Goal
Show all lines from the listing below that contain "Write".

Task data
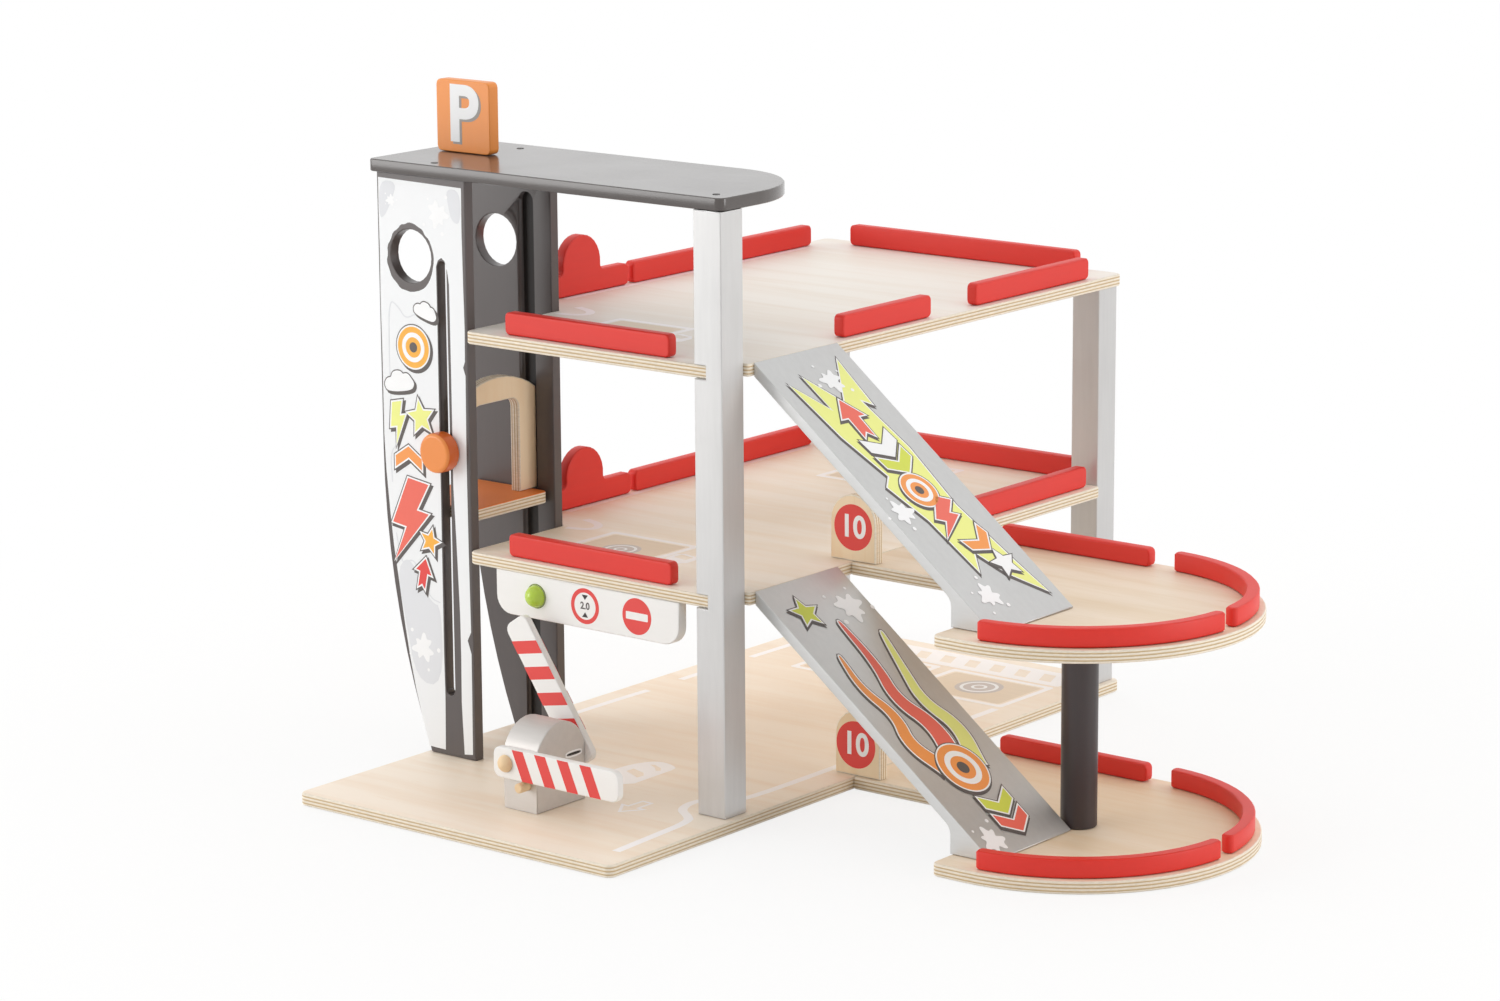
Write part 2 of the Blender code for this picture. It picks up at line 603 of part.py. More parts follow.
--
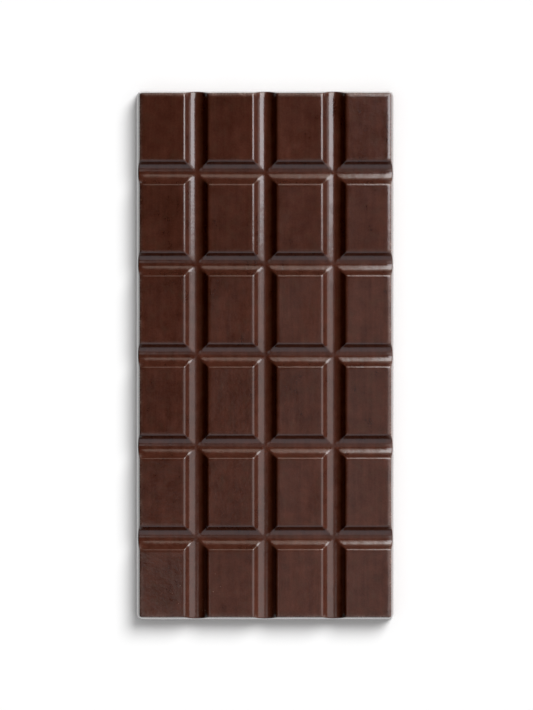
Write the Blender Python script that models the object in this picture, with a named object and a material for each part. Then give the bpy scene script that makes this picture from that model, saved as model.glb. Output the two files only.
==
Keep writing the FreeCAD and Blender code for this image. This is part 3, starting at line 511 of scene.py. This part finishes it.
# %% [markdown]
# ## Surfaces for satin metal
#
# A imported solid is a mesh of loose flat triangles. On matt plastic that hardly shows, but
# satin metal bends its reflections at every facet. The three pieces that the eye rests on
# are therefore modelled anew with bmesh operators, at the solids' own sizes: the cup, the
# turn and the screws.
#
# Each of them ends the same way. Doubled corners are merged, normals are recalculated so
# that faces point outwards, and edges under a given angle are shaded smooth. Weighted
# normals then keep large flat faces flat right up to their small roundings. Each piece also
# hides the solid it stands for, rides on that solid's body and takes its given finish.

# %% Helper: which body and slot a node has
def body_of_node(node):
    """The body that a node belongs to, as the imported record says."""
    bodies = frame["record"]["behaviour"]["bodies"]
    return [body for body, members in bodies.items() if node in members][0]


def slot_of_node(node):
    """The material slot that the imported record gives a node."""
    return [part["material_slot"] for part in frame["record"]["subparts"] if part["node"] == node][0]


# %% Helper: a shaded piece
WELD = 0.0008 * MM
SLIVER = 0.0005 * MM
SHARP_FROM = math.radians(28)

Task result
Write part 2 of the Blender code for this picture. It picks up at line 603 of part.py. More parts follow.
Write the Blender Python script that models the object in this picture, with a named object and a material for each part. Then give the bpy scene script that makes this picture from that model, saved as model.glb. Output the two files only.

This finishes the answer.